• SA rugby to benefit from move north

    The involvement of the Vodacom Bulls, Lions, Sharks and Stormers in the Rainbow Cup will have a positive impact on South African rugby as a whole, writes ANDRE-PIERRE CRONJE.

    So, it’s official – South African rugby is headed north. The ‘big four’ franchises are set to participate in the newly created Rainbow Cup later this year and the expectation is for their longer-term involvement in an expanded PRO16 competition.

    Eventually it is hoped that SA franchises will be permitted to qualify for the Champions Cup and, in so doing, gain access to a lucrative tournament boasting the best teams across Europe. Whether this comes to fruition remains to be seen, but for the time being it looks as though SA club rugby’s future is decidedly European.

    Much has been made of the move north, both here in South Africa and in Europe, and not all of it has been positive. Whatever the reservations may be, though, it’s worth delving into some of the potential benefits of the new state of affairs.
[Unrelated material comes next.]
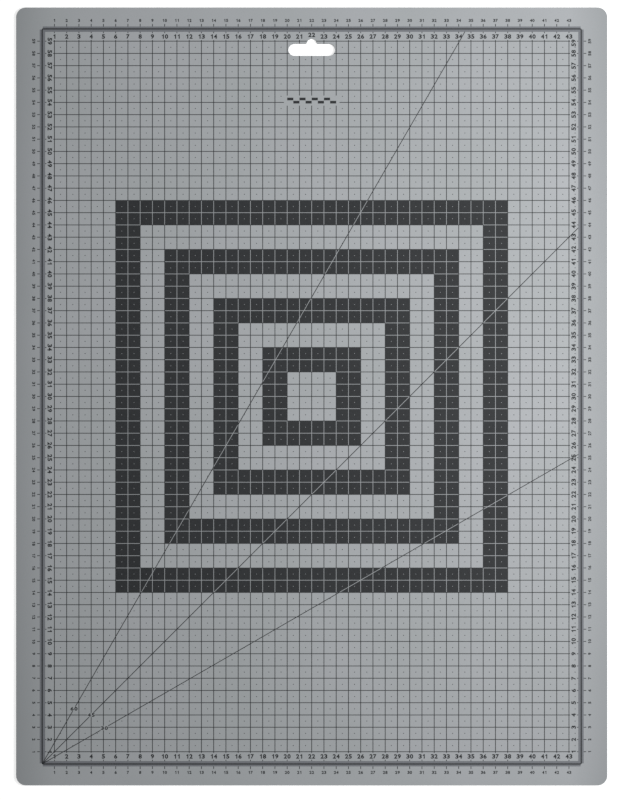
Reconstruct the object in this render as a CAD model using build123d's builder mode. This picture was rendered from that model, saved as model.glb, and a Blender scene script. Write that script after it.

    There are a plethora of financial and logistical benefits to the move, and these may well be further explored at a later date. This column, however, focuses quite specifically on the benefits conferred to SA rugby by regularly playing in northern-hemisphere conditions.

    It’s often been said that play in the northern hemisphere more closely resemble that of Test rugby. The cold and rainy winter weather means that the game is ‘slower’ and consequently more set-piece orientated and dictated by miserly defence rather than flamboyant attack.

    It’s easy enough to see how this will complement the SA style of play – a rugby philosophy deeply rooted in forward dominance, Trojan defence and ‘superior discontent’. Poor weather will, if anything, magnify our teams’ existing strengths.

    It is my firm belief, however, that these conditions will actually benefit our attack. While this may seem counter-intuitive, allow me to explain.

    As a result of the slower game in the northern hemisphere (brought about by the conditions but also by increased breakdown contesting), defences have more time to set after each phase. Attacking teams therefore aren’t as readily able to rely on using quick ball to beat defences before they have time to realign.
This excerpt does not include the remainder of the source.